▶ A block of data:
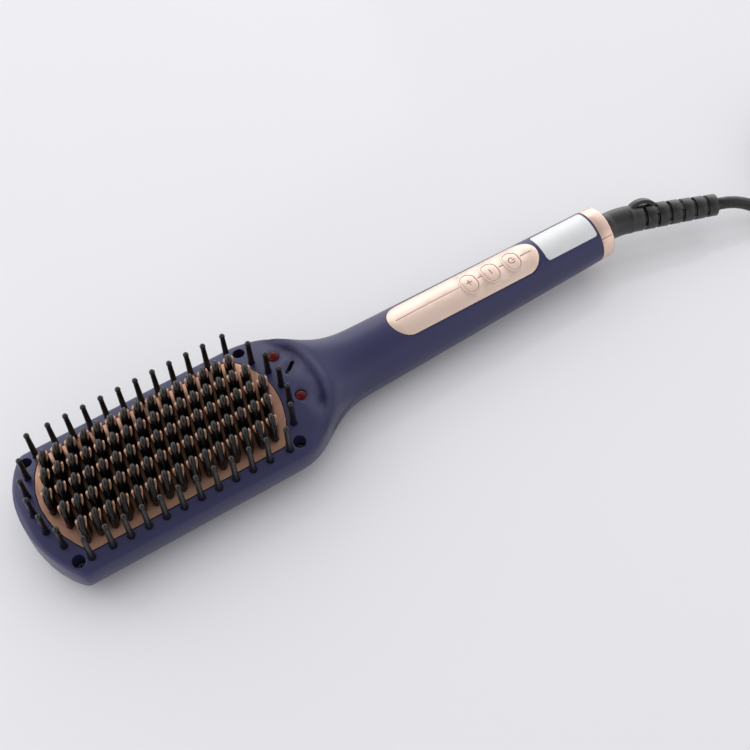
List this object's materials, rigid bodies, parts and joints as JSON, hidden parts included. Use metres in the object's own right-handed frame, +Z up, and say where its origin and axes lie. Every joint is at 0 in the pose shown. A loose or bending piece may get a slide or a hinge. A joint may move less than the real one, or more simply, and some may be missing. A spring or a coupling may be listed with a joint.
{
  "type": "steam hair straightener brush",
  "caption": "Heated hair straightening brush with a slotted comb plate, guard bristles, a round handle with a three-button panel, and a swivelling mains cord.",
  "frame": {"origin": "under the middle of the brush's length, on the surface it lies on (cord not counted)", "axes": "+X from the head's tip towards the cord, +Z up out of the bristles, +Y across the head"},
  "size_m": [0.5251, 0.1014, 0.0451],
  "materials": {
    "soft_navy": "satin soft-touch paint",
    "rose_plate": "satin anodised rose gold",
    "black_nylon": "satin",
    "dark_steel": "blackened",
    "cast_aluminium": "cast",
    "white_ceramic": "matt",
    "mica": "flaky",
    "spring_steel": "rolled",
    "amber_glass": "glossy",
    "potting": "moulded",
    "ruby_lens": "clear glossy",
    "led_epoxy": "clear",
    "green_board": "solder mask",
    "rose_gloss": "glossy rose gold",
    "white_sleeve": "braided glass sleeve",
    "silver_film": "satin film",
    "boot_rubber": "satin",
    "cord_sheath": "satin",
    "nickel": "bright nickel"
  },
  "bodies": {
    "housing": {"front_shell": "soft_navy", "rear_shell": "soft_navy", "heating_plate": "rose_plate", "tooth_comb": "black_nylon", "bristle_frame": "black_nylon", "head_screws": "dark_steel", "heat_spreader": "cast_aluminium", "ceramic_heater": "white_ceramic", "mica_sheet": "mica", "heater_clamp": "spring_steel", "clamp_screws": "spring_steel", "thermal_fuse": "spring_steel", "temperature_sensor": "amber_glass", "ion_emitter": "black_nylon", "ion_generator": "potting", "lamp_lenses": "ruby_lens", "lamp_leds": "led_epoxy", "lamp_board": "green_board", "control_panel": "rose_gloss", "key_switches": "potting", "control_board": "green_board", "board_screws": "spring_steel", "board_parts": "potting", "heater_leads": "white_sleeve", "label_film": "silver_film", "tail_collar": "rose_gloss", "tail_bush": "black_nylon"},
    "plus": {"plus_button": "rose_gloss"},
    "minus": {"minus_button": "rose_gloss"},
    "power": {"power_button": "rose_gloss"},
    "cord": {"swivel_barrel": "black_nylon", "barrel_clip": "spring_steel", "cable_boot": "boot_rubber", "cord_lead": "cord_sheath", "cord_coil": "cord_sheath", "coil_tie": "boot_rubber", "plug_body": "cord_sheath", "plug_pins": "nickel"}
  },
  "joints": [
    {"name": "plus_press", "type": "slide", "parent": "housing", "child": "plus", "axis": [0, 0, -1], "range_m": [0, 0.0004], "stiffness_N_per_m": 3000, "springref_m": -0.0001},
    {"name": "minus_press", "type": "slide", "parent": "housing", "child": "minus", "axis": [0, 0, -1], "range_m": [0, 0.0004], "stiffness_N_per_m": 3000, "springref_m": -0.0001},
    {"name": "power_press", "type": "slide", "parent": "housing", "child": "power", "axis": [0, 0, -1], "range_m": [0, 0.0004], "stiffness_N_per_m": 3000, "springref_m": -0.0001},
    {"name": "cord_swivel", "type": "hinge", "parent": "housing", "child": "cord", "pos_m": [0.15, 0, 0.02035], "axis": [-1, 0, 0], "continuous": true}
  ]
}
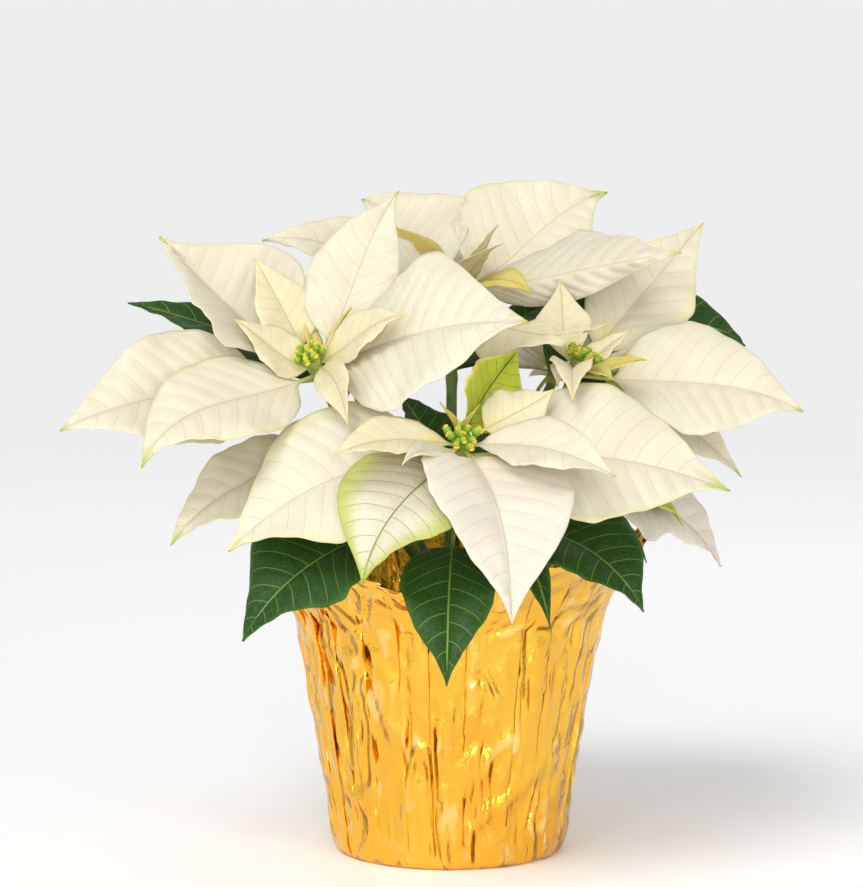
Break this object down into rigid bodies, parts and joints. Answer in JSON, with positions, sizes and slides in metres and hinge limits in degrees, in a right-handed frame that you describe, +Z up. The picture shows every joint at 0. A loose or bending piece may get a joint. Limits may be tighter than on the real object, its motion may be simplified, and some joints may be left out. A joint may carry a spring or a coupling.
{
  "type": "potted white poinsettia",
  "caption": "Potted white poinsettia: cream bracts and dark green leaves on a forked stem, standing in a pot inside a pleated gold foil cover with a wavy skirt.",
  "frame": {"origin": "centre of the flat underside of the foil cover, on the surface it stands on", "axes": "+Z up through the trunk, -Y towards the show side with the largest bracts, +X to the right seen from that side"},
  "size_m": [0.3935, 0.3349, 0.3637],
  "materials": {
    "foil": "gold coloured, pleated and embossed, glossy",
    "pot": "dark brown moulded plastic",
    "peat": "moist peat with perlite, standing in for soil",
    "bark": "young greenish brown bark",
    "leaf": "satin dark green with pale veins",
    "bract": "satin cream with fine veins and green-yellow tips",
    "cyathium": "waxy yellow-green with orange-yellow glands"
  },
  "bodies": {
    "root": {"foil_cover": "foil", "nursery_pot": "pot", "growing_medium": "peat", "trunk": "bark", "branch_left": "leaf", "bracts_left": "bract", "cyathia_left": "cyathium", "branch_front": "leaf", "bracts_front": "bract", "cyathia_front": "cyathium", "branch_right": "leaf", "bracts_right": "bract", "cyathia_right": "cyathium", "branch_top": "leaf", "bracts_top": "bract", "cyathia_top": "cyathium", "branch_back_left": "leaf", "bracts_back_left": "bract", "cyathia_back_left": "cyathium", "branch_back_right": "leaf", "bracts_back_right": "bract", "cyathia_back_right": "cyathium"}
  },
  "joints": []
}
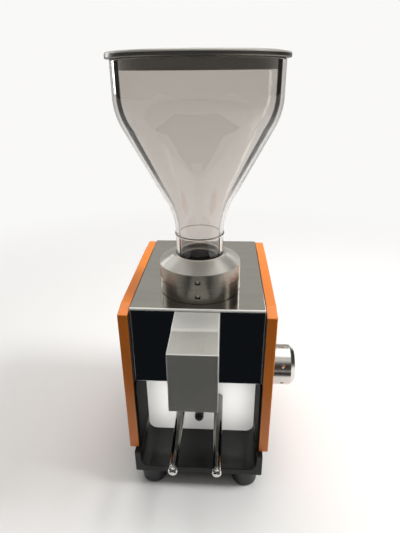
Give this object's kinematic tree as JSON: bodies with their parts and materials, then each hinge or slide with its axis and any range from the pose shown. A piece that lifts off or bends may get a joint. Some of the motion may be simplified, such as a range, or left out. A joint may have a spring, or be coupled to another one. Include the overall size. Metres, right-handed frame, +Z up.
{
  "type": "espresso grinder",
  "caption": "Compact espresso grinder: box body between lacquered side panels, glass bean hopper on a turned collar, front spout over a rod fork, side adjusting knob.",
  "frame": {"origin": "centre of the part's box, on the surface it stands on", "axes": "+X to the right seen from the front (knob side), +Y from the front to the back, +Z up"},
  "size_m": [0.1566, 0.2254, 0.381],
  "materials": {
    "black_enamel": "semi-gloss black enamel",
    "orange_lacquer": "gloss orange lacquer",
    "mirror_steel": "mirror-polished stainless steel",
    "polished_steel": "finely polished stainless steel",
    "plated_steel": "zinc-plated sheet",
    "zinc_screws": "zinc plated",
    "satin_aluminium": "satin anodised",
    "pale_enamel": "pale satin enamel",
    "turned_aluminium": "turned, fine lathe marks",
    "cast_aluminium": "as cast",
    "chrome_rod": "polished chrome",
    "clear_glass": "clear blown glass",
    "foot_rubber": "matt rubber",
    "black_plastic": "fine-grained",
    "grey_plastic": "moulded",
    "burr_steel": "hardened, ground",
    "ground_steel": "ground",
    "bronze": "turned bronze",
    "motor_iron": "laminated iron, varnished"
  },
  "bodies": {
    "body": {"base_frame": "black_enamel", "rubber_feet": "foot_rubber", "foot_screws": "zinc_screws", "cheek_left": "black_enamel", "cheek_right": "black_enamel", "side_panel_left": "orange_lacquer", "side_panel_right": "orange_lacquer", "panel_screws": "zinc_screws", "front_plate": "mirror_steel", "top_plate": "polished_steel", "deck": "plated_steel", "rear_cover": "black_enamel", "rear_cover_posts": "plated_steel", "rear_cover_screws": "zinc_screws", "bay_back_plate": "pale_enamel", "fork_bracket": "plated_steel", "fork_rod_left": "chrome_rod", "fork_rod_right": "chrome_rod", "fork_nuts": "zinc_screws", "button_bush": "black_plastic", "button_spring": "ground_steel", "start_switch": "black_plastic", "spout_housing": "satin_aluminium", "spout_screws": "zinc_screws", "grounds_deflector": "ground_steel", "collar_lower": "turned_aluminium", "collar_upper": "turned_aluminium", "collar_grub_screws": "zinc_screws", "collar_bolts": "zinc_screws", "burr_carrier": "turned_aluminium", "ring_burr": "burr_steel", "grinding_chamber": "cast_aluminium", "shaft_bearing": "ground_steel", "deck_bush": "bronze", "adjuster_bracket": "plated_steel", "adjuster_bush": "bronze", "motor_stator": "motor_iron", "motor_can": "plated_steel", "motor_cap_upper": "cast_aluminium", "motor_cap_lower": "cast_aluminium", "motor_bolts": "zinc_screws", "cable_gland": "black_plastic", "run_capacitor": "black_plastic", "terminal_block": "grey_plastic"},
    "burr_lift": {"lift_block": "cast_aluminium", "thrust_bearing": "ground_steel"},
    "burr_rotor": {"burr_shaft": "ground_steel", "main_gear": "ground_steel", "sweeper": "turned_aluminium", "cone_burr": "burr_steel", "cone_nut": "burr_steel"},
    "motor_drive": {"motor_rotor": "motor_iron", "motor_shaft": "ground_steel", "motor_pinion": "ground_steel"},
    "adjuster": {"adjuster_shaft": "ground_steel", "adjuster_knob": "turned_aluminium"},
    "button": {"start_button": "black_plastic"},
    "hopper": {"hopper_glass": "clear_glass"},
    "lid": {"hopper_lid": "satin_aluminium"}
  },
  "joints": [
    {"name": "knob_turn", "type": "hinge", "parent": "body", "child": "adjuster", "pos_m": [-0.0113, -0.0127, 0.1075], "axis": [1, 0, 0], "range_deg": [-121.5, 121.5]},
    {"name": "burr_lift_slide", "type": "slide", "parent": "body", "child": "burr_lift", "axis": [0, 0, 1], "range_m": [-0.0008, 0.0008]},
    {"name": "burr_spin", "type": "hinge", "parent": "burr_lift", "child": "burr_rotor", "pos_m": [-0.0113, -0.0127, 0.1281], "axis": [0, 0, 1], "continuous": true},
    {"name": "motor_spin", "type": "hinge", "parent": "body", "child": "motor_drive", "pos_m": [-0.0113, 0.0353, 0.1281], "axis": [0, 0, 1], "continuous": true},
    {"name": "button_press", "type": "slide", "parent": "body", "child": "button", "axis": [0, 1, 0], "range_m": [0, 0.003], "stiffness_N_per_m": 300, "springref_m": -0.002, "deforming": ["button_spring"]},
    {"name": "hopper_lift", "type": "slide", "parent": "body", "child": "hopper", "axis": [0, 0, 1], "range_m": [0, 0.06]},
    {"name": "lid_lift", "type": "slide", "parent": "hopper", "child": "lid", "axis": [0, 0, 1], "range_m": [0, 0.05]}
  ],
  "couplings": [
    {"joint": "knob_turn", "follows": "burr_lift_slide", "rad_per_m": 2618},
    {"joint": "motor_spin", "follows": "burr_spin", "ratio": -3}
  ]
}
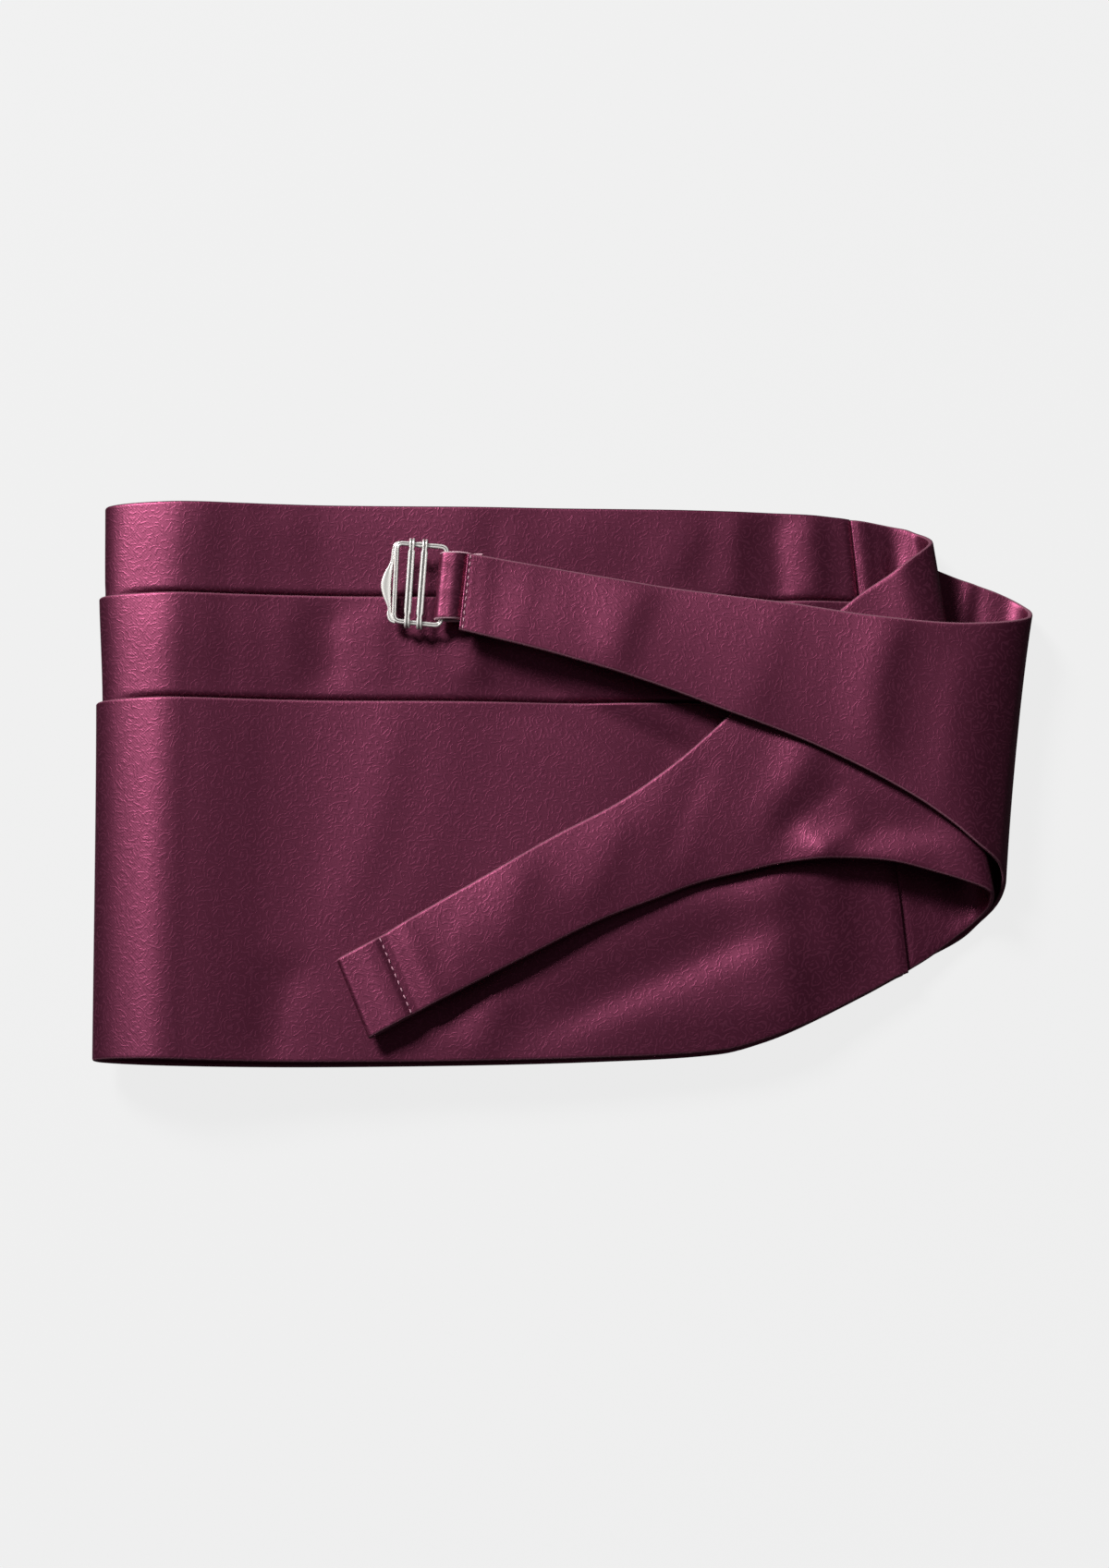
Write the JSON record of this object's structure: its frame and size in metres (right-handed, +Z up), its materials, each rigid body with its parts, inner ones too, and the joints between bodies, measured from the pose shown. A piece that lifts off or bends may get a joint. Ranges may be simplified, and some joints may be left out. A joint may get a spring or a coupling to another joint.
{
  "type": "cummerbund",
  "caption": "Pleated satin cummerbund folded in half and laid flat, its tapered back straps rolled over at one end and laid back across the front, with a wire slider.",
  "frame": {"origin": "the middle of the underside of the whole part, on the surface it lies on", "axes": "+X from the fold at the left to the rolled straps at the right, along the panel; +Y from the panel's lower edge to its upper edge, the way the pleats open; +Z up, out of the front"},
  "size_m": [0.2245, 0.1348, 0.0182],
  "materials": {
    "satin": "burgundy satin with a fine tone-on-tone scroll weave",
    "slider_metal": "polished nickel plate"
  },
  "bodies": {
    "root": {"tier_top": "satin", "tier_middle": "satin", "tier_lower": "satin", "back_strap_plain": "satin", "back_strap_slider": "satin", "slider_loop": "satin", "slider_frame": "slider_metal", "slider_bar_left": "slider_metal", "slider_bar_right": "slider_metal"}
  },
  "joints": []
}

▶ What is being asked: Show every line from the entries above in which "pose" appears.

▶ Task result:
List this object's materials, rigid bodies, parts and joints as JSON, hidden parts included. Use metres in the object's own right-handed frame, +Z up, and say where its origin and axes lie. Every joint is at 0 in the pose shown. A loose or bending piece may get a slide or a hinge. A joint may move less than the real one, or more simply, and some may be missing. A spring or a coupling may be listed with a joint.
Give this object's kinematic tree as JSON: bodies with their parts and materials, then each hinge or slide with its axis and any range from the pose shown. A piece that lifts off or bends may get a joint. Some of the motion may be simplified, such as a range, or left out. A joint may have a spring, or be coupled to another one. Include the overall size. Metres, right-handed frame, +Z up.
Write the JSON record of this object's structure: its frame and size in metres (right-handed, +Z up), its materials, each rigid body with its parts, inner ones too, and the joints between bodies, measured from the pose shown. A piece that lifts off or bends may get a joint. Ranges may be simplified, and some joints may be left out. A joint may get a spring or a coupling to another joint.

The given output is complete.